(Records that describe objects)
--------------------------------

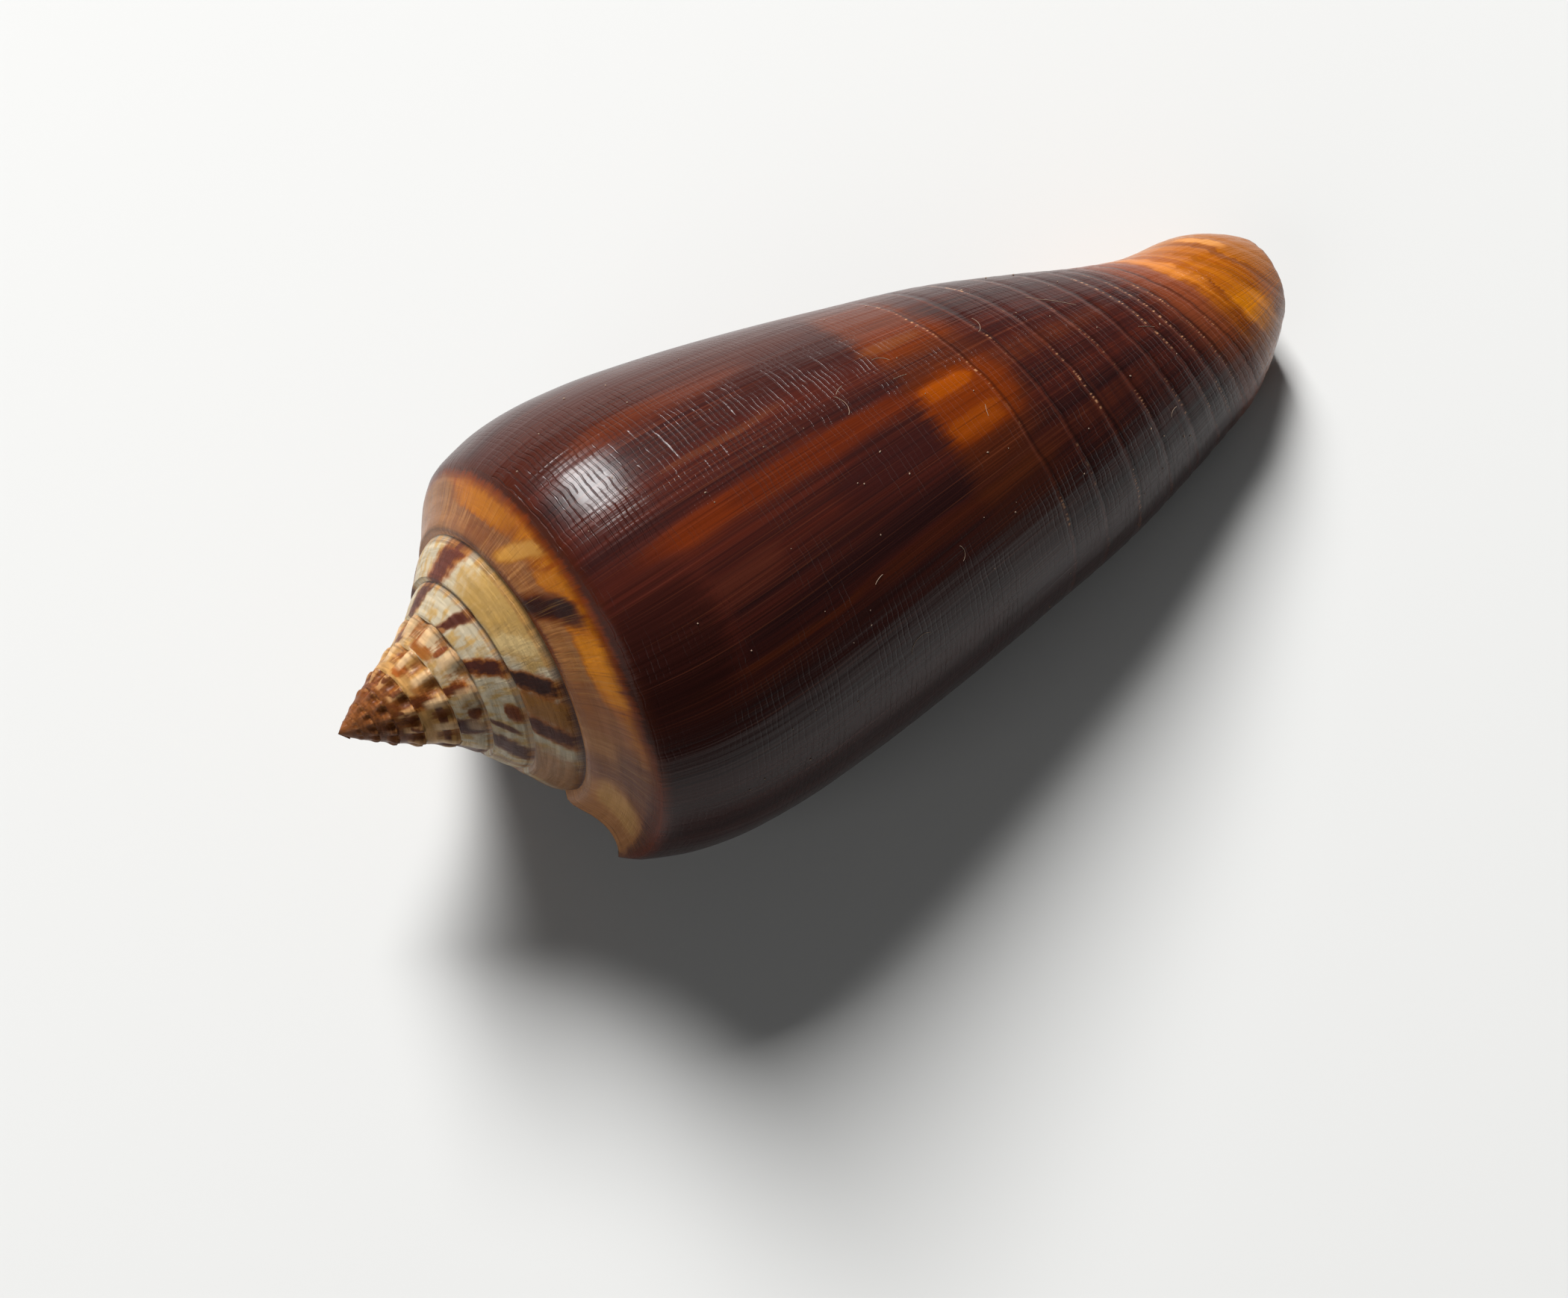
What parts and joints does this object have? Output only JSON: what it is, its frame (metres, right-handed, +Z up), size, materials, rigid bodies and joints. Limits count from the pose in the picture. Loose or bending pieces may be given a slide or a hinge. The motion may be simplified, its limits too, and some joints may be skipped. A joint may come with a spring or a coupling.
{
  "type": "cone shell",
  "caption": "Spindle-tipped cone shell with a stepped pointed spire, rounded shoulder, grooved front end and a slit aperture, lying on its aperture side.",
  "frame": {"origin": "bottom centre of the whole shell's bounding box, on the surface that it lies on", "axes": "+Z up; +X along the shell in plan, from the spire's tip towards the grooved front end; +Y away from the lip"},
  "size_m": [0.0492, 0.0206, 0.0184],
  "materials": {
    "shell": "glossy brown shell with amber and cream markings"
  },
  "bodies": {
    "root": {"shell": "shell"}
  },
  "joints": []
}
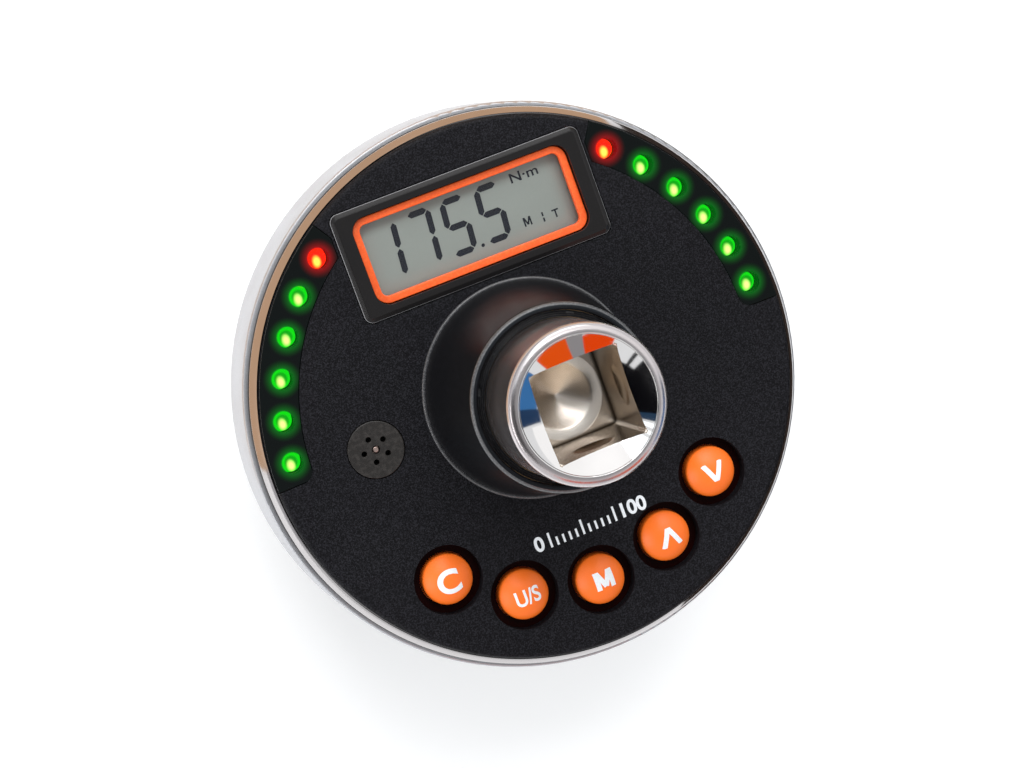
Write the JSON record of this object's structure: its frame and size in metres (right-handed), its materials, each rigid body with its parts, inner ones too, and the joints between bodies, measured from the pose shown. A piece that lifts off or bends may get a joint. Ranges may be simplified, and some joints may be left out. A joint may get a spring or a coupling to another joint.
{
  "type": "torque tester",
  "caption": "Round bench torque tester with a square-drive steel transducer head, a digital display, indicator lamps, push buttons and a hexagonal foot for a vice.",
  "frame": {"origin": "centre of the hexagonal foot's underside, on the torque axis", "axes": "+Z along the torque axis from the foot to the square-drive head; +Y towards the top of the display; +X to the right of the display"},
  "size_m": [0.085, 0.085, 0.0761],
  "materials": {
    "chromed_steel": "polished chrome on steel",
    "steel_screw": "dark zinc",
    "cast_aluminium": "satin",
    "polished_aluminium": "polished",
    "black_plate": "fine spark texture",
    "black_collar": "satin",
    "black_bezel": "smooth satin",
    "black_case": "fine spark texture",
    "black_rubber": "plain",
    "bronze": "turned",
    "gauge_film": "film",
    "flex_film": "film",
    "orange_trim": "satin",
    "orange_button": "smooth satin",
    "clear_window": "clear",
    "display_panel": "liquid crystal, grey green",
    "connector_strip": "plain",
    "smoked_window": "smoked, glossy",
    "red_lamp": "lit",
    "green_lamp": "lit",
    "grille_pin": "plain",
    "board_green": "solder mask",
    "chip_black": "plain",
    "white_plastic": "plain",
    "cell_jacket": "smooth",
    "contact_steel": "nickel plated"
  },
  "bodies": {
    "case": {"torque_shaft": "chromed_steel", "flange_screws": "steel_screw", "housing": "cast_aluminium", "rim_ring": "polished_aluminium", "face_gasket": "black_rubber", "face_plate": "black_plate", "face_screws": "steel_screw", "front_collar": "black_collar", "collar_screws": "steel_screw", "collar_bush": "bronze", "shaft_seal": "black_rubber", "strain_gauges": "gauge_film", "gauge_flex": "flex_film", "display_bezel": "black_bezel", "display_trim": "orange_trim", "display_window": "clear_window", "lcd_panel": "display_panel", "lcd_connectors": "connector_strip", "lamp_window_left": "smoked_window", "lamp_window_right": "smoked_window", "red_lamps": "red_lamp", "green_lamps": "green_lamp", "buzzer_grille": "black_bezel", "grille_rivet": "grille_pin", "buzzer": "chip_black", "main_board": "board_green", "board_chips": "chip_black", "board_screws": "steel_screw", "key_switches": "chip_black", "rear_cover": "black_case", "rear_gasket": "black_rubber", "cover_screws": "steel_screw", "battery_left": "cell_jacket", "battery_right": "cell_jacket", "positive_contacts": "contact_steel", "negative_contacts": "contact_steel"},
    "clear_key": {"button_clear": "orange_button", "plunger_clear": "white_plastic"},
    "units_key": {"button_units": "orange_button", "plunger_units": "white_plastic"},
    "memory_key": {"button_memory": "orange_button", "plunger_memory": "white_plastic"},
    "up_key": {"button_up": "orange_button", "plunger_up": "white_plastic"},
    "down_key": {"button_down": "orange_button", "plunger_down": "white_plastic"},
    "lid_left": {"battery_lid_left": "black_case", "lid_screw_left": "steel_screw"},
    "lid_right": {"battery_lid_right": "black_case", "lid_screw_right": "steel_screw"}
  },
  "joints": [
    {"name": "clear_press", "type": "slide", "parent": "case", "child": "clear_key", "axis": [0, 0, -1], "range_m": [0, 0.0006], "stiffness_N_per_m": 900, "springref_m": -0.0006},
    {"name": "units_press", "type": "slide", "parent": "case", "child": "units_key", "axis": [0, 0, -1], "range_m": [0, 0.0006], "stiffness_N_per_m": 900, "springref_m": -0.0006},
    {"name": "memory_press", "type": "slide", "parent": "case", "child": "memory_key", "axis": [0, 0, -1], "range_m": [0, 0.0006], "stiffness_N_per_m": 900, "springref_m": -0.0006},
    {"name": "up_press", "type": "slide", "parent": "case", "child": "up_key", "axis": [0, 0, -1], "range_m": [0, 0.0006], "stiffness_N_per_m": 900, "springref_m": -0.0006},
    {"name": "down_press", "type": "slide", "parent": "case", "child": "down_key", "axis": [0, 0, -1], "range_m": [0, 0.0006], "stiffness_N_per_m": 900, "springref_m": -0.0006},
    {"name": "lid_left_lift", "type": "slide", "parent": "case", "child": "lid_left", "axis": [0, 0, -1], "range_m": [0, 0.012]},
    {"name": "lid_right_lift", "type": "slide", "parent": "case", "child": "lid_right", "axis": [0, 0, -1], "range_m": [0, 0.012]}
  ]
}
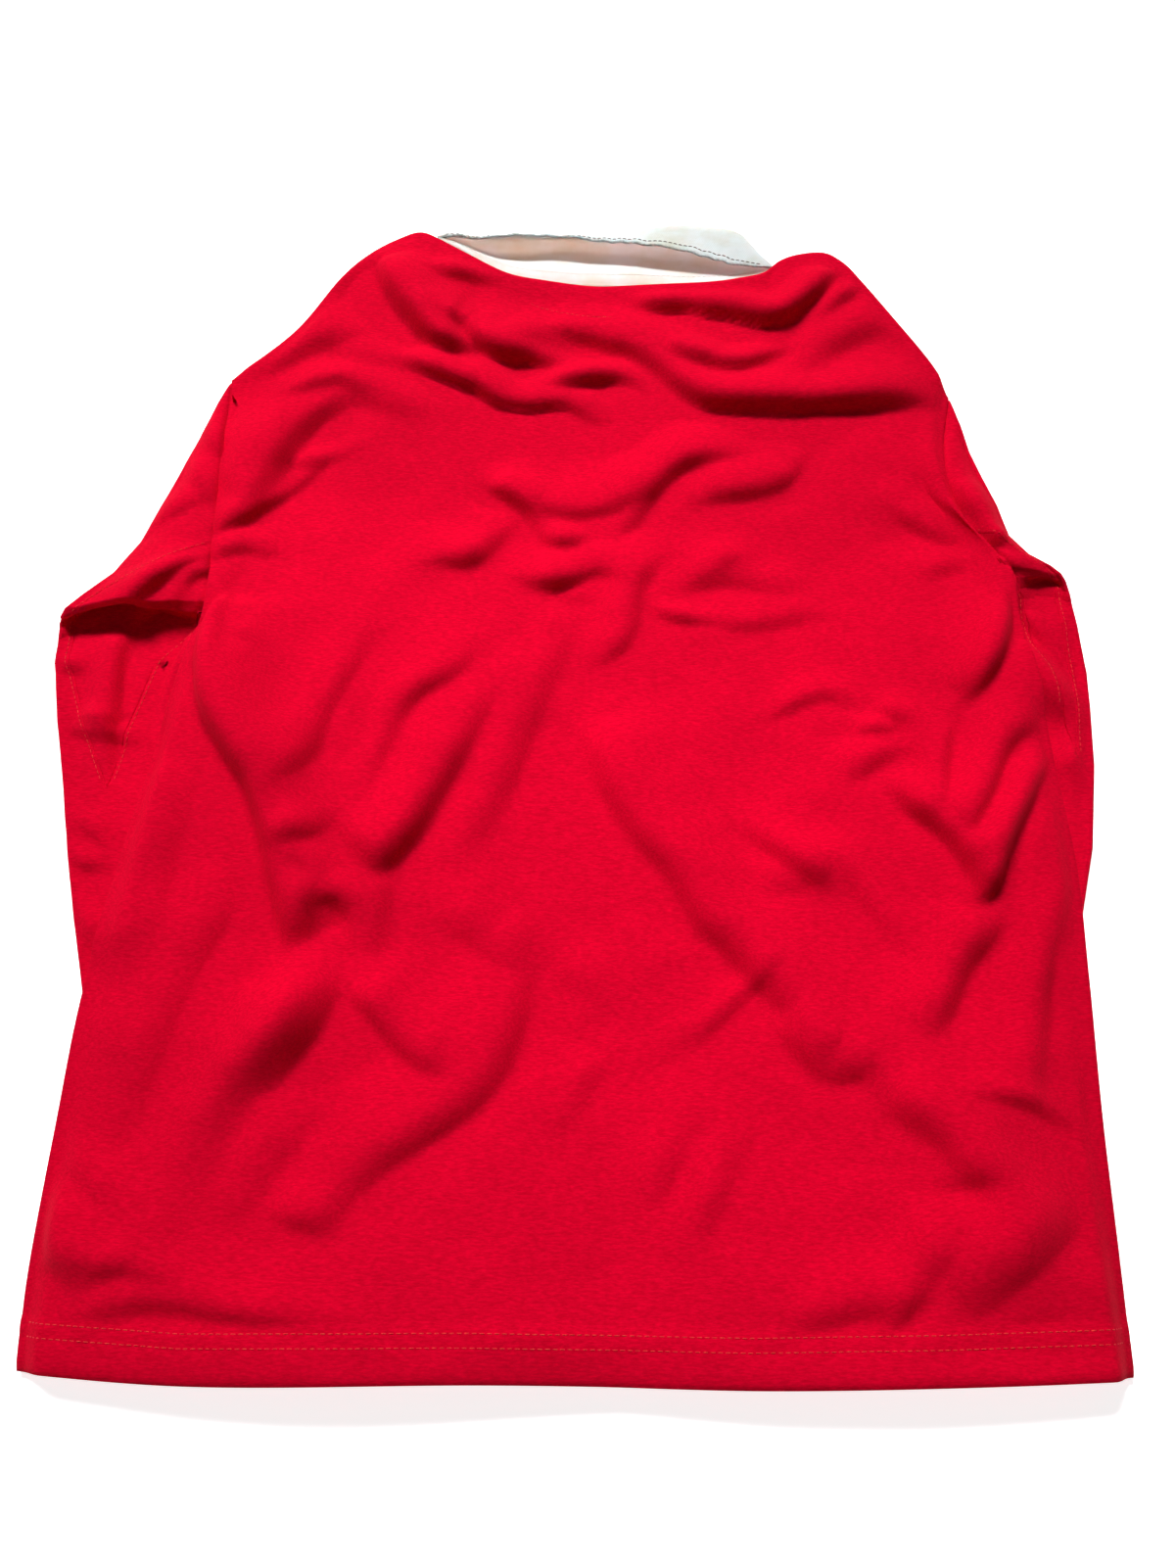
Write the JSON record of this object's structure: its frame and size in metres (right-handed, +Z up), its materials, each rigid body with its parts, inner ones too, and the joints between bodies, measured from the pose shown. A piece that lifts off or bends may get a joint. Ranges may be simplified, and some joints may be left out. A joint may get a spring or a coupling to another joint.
{
  "type": "rugby shirt",
  "caption": "Long-sleeved red jersey rugby shirt with a white twill collar, laid face down and flat with its sleeves folded in under the body",
  "frame": {"origin": "on the surface under the middle of the laid shirt's outline", "axes": "+Z up, out of the shirt's back; +Y from the hem to the collar; +X to the right seen from the hem"},
  "size_m": [0.6474, 0.76, 0.0384],
  "materials": {
    "jersey": "matt heavy cotton jersey with a faint slub",
    "rib": "matt ribbed cotton",
    "twill": "matt white cotton twill",
    "button": "soft white rubber"
  },
  "bodies": {
    "root": {"back": "jersey", "front": "jersey", "sleeve_left": "jersey", "sleeve_right": "jersey", "gusset_left": "jersey", "gusset_right": "jersey", "cuff_left": "rib", "cuff_right": "rib", "collar_back": "twill", "collar_front_left": "twill", "collar_front_right": "twill", "placket": "twill", "button_1": "button", "button_2": "button", "button_3": "button"}
  },
  "joints": []
}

--------------------------------

__WHAT IS NEEDED__
Reproduce each line of the records exactly, and omit every picture.

__TASK OUTPUT__
What parts and joints does this object have? Output only JSON: what it is, its frame (metres, right-handed, +Z up), size, materials, rigid bodies and joints. Limits count from the pose in the picture. Loose or bending pieces may be given a slide or a hinge. The motion may be simplified, its limits too, and some joints may be skipped. A joint may come with a spring or a coupling.
{
  "type": "cone shell",
  "caption": "Spindle-tipped cone shell with a stepped pointed spire, rounded shoulder, grooved front end and a slit aperture, lying on its aperture side.",
  "frame": {"origin": "bottom centre of the whole shell's bounding box, on the surface that it lies on", "axes": "+Z up; +X along the shell in plan, from the spire's tip towards the grooved front end; +Y away from the lip"},
  "size_m": [0.0492, 0.0206, 0.0184],
  "materials": {
    "shell": "glossy brown shell with amber and cream markings"
  },
  "bodies": {
    "root": {"shell": "shell"}
  },
  "joints": []
}
Write the JSON record of this object's structure: its frame and size in metres (right-handed), its materials, each rigid body with its parts, inner ones too, and the joints between bodies, measured from the pose shown. A piece that lifts off or bends may get a joint. Ranges may be simplified, and some joints may be left out. A joint may get a spring or a coupling to another joint.
{
  "type": "torque tester",
  "caption": "Round bench torque tester with a square-drive steel transducer head, a digital display, indicator lamps, push buttons and a hexagonal foot for a vice.",
  "frame": {"origin": "centre of the hexagonal foot's underside, on the torque axis", "axes": "+Z along the torque axis from the foot to the square-drive head; +Y towards the top of the display; +X to the right of the display"},
  "size_m": [0.085, 0.085, 0.0761],
  "materials": {
    "chromed_steel": "polished chrome on steel",
    "steel_screw": "dark zinc",
    "cast_aluminium": "satin",
    "polished_aluminium": "polished",
    "black_plate": "fine spark texture",
    "black_collar": "satin",
    "black_bezel": "smooth satin",
    "black_case": "fine spark texture",
    "black_rubber": "plain",
    "bronze": "turned",
    "gauge_film": "film",
    "flex_film": "film",
    "orange_trim": "satin",
    "orange_button": "smooth satin",
    "clear_window": "clear",
    "display_panel": "liquid crystal, grey green",
    "connector_strip": "plain",
    "smoked_window": "smoked, glossy",
    "red_lamp": "lit",
    "green_lamp": "lit",
    "grille_pin": "plain",
    "board_green": "solder mask",
    "chip_black": "plain",
    "white_plastic": "plain",
    "cell_jacket": "smooth",
    "contact_steel": "nickel plated"
  },
  "bodies": {
    "case": {"torque_shaft": "chromed_steel", "flange_screws": "steel_screw", "housing": "cast_aluminium", "rim_ring": "polished_aluminium", "face_gasket": "black_rubber", "face_plate": "black_plate", "face_screws": "steel_screw", "front_collar": "black_collar", "collar_screws": "steel_screw", "collar_bush": "bronze", "shaft_seal": "black_rubber", "strain_gauges": "gauge_film", "gauge_flex": "flex_film", "display_bezel": "black_bezel", "display_trim": "orange_trim", "display_window": "clear_window", "lcd_panel": "display_panel", "lcd_connectors": "connector_strip", "lamp_window_left": "smoked_window", "lamp_window_right": "smoked_window", "red_lamps": "red_lamp", "green_lamps": "green_lamp", "buzzer_grille": "black_bezel", "grille_rivet": "grille_pin", "buzzer": "chip_black", "main_board": "board_green", "board_chips": "chip_black", "board_screws": "steel_screw", "key_switches": "chip_black", "rear_cover": "black_case", "rear_gasket": "black_rubber", "cover_screws": "steel_screw", "battery_left": "cell_jacket", "battery_right": "cell_jacket", "positive_contacts": "contact_steel", "negative_contacts": "contact_steel"},
    "clear_key": {"button_clear": "orange_button", "plunger_clear": "white_plastic"},
    "units_key": {"button_units": "orange_button", "plunger_units": "white_plastic"},
    "memory_key": {"button_memory": "orange_button", "plunger_memory": "white_plastic"},
    "up_key": {"button_up": "orange_button", "plunger_up": "white_plastic"},
    "down_key": {"button_down": "orange_button", "plunger_down": "white_plastic"},
    "lid_left": {"battery_lid_left": "black_case", "lid_screw_left": "steel_screw"},
    "lid_right": {"battery_lid_right": "black_case", "lid_screw_right": "steel_screw"}
  },
  "joints": [
    {"name": "clear_press", "type": "slide", "parent": "case", "child": "clear_key", "axis": [0, 0, -1], "range_m": [0, 0.0006], "stiffness_N_per_m": 900, "springref_m": -0.0006},
    {"name": "units_press", "type": "slide", "parent": "case", "child": "units_key", "axis": [0, 0, -1], "range_m": [0, 0.0006], "stiffness_N_per_m": 900, "springref_m": -0.0006},
    {"name": "memory_press", "type": "slide", "parent": "case", "child": "memory_key", "axis": [0, 0, -1], "range_m": [0, 0.0006], "stiffness_N_per_m": 900, "springref_m": -0.0006},
    {"name": "up_press", "type": "slide", "parent": "case", "child": "up_key", "axis": [0, 0, -1], "range_m": [0, 0.0006], "stiffness_N_per_m": 900, "springref_m": -0.0006},
    {"name": "down_press", "type": "slide", "parent": "case", "child": "down_key", "axis": [0, 0, -1], "range_m": [0, 0.0006], "stiffness_N_per_m": 900, "springref_m": -0.0006},
    {"name": "lid_left_lift", "type": "slide", "parent": "case", "child": "lid_left", "axis": [0, 0, -1], "range_m": [0, 0.012]},
    {"name": "lid_right_lift", "type": "slide", "parent": "case", "child": "lid_right", "axis": [0, 0, -1], "range_m": [0, 0.012]}
  ]
}
Write the JSON record of this object's structure: its frame and size in metres (right-handed, +Z up), its materials, each rigid body with its parts, inner ones too, and the joints between bodies, measured from the pose shown. A piece that lifts off or bends may get a joint. Ranges may be simplified, and some joints may be left out. A joint may get a spring or a coupling to another joint.
{
  "type": "rugby shirt",
  "caption": "Long-sleeved red jersey rugby shirt with a white twill collar, laid face down and flat with its sleeves folded in under the body",
  "frame": {"origin": "on the surface under the middle of the laid shirt's outline", "axes": "+Z up, out of the shirt's back; +Y from the hem to the collar; +X to the right seen from the hem"},
  "size_m": [0.6474, 0.76, 0.0384],
  "materials": {
    "jersey": "matt heavy cotton jersey with a faint slub",
    "rib": "matt ribbed cotton",
    "twill": "matt white cotton twill",
    "button": "soft white rubber"
  },
  "bodies": {
    "root": {"back": "jersey", "front": "jersey", "sleeve_left": "jersey", "sleeve_right": "jersey", "gusset_left": "jersey", "gusset_right": "jersey", "cuff_left": "rib", "cuff_right": "rib", "collar_back": "twill", "collar_front_left": "twill", "collar_front_right": "twill", "placket": "twill", "button_1": "button", "button_2": "button", "button_3": "button"}
  },
  "joints": []
}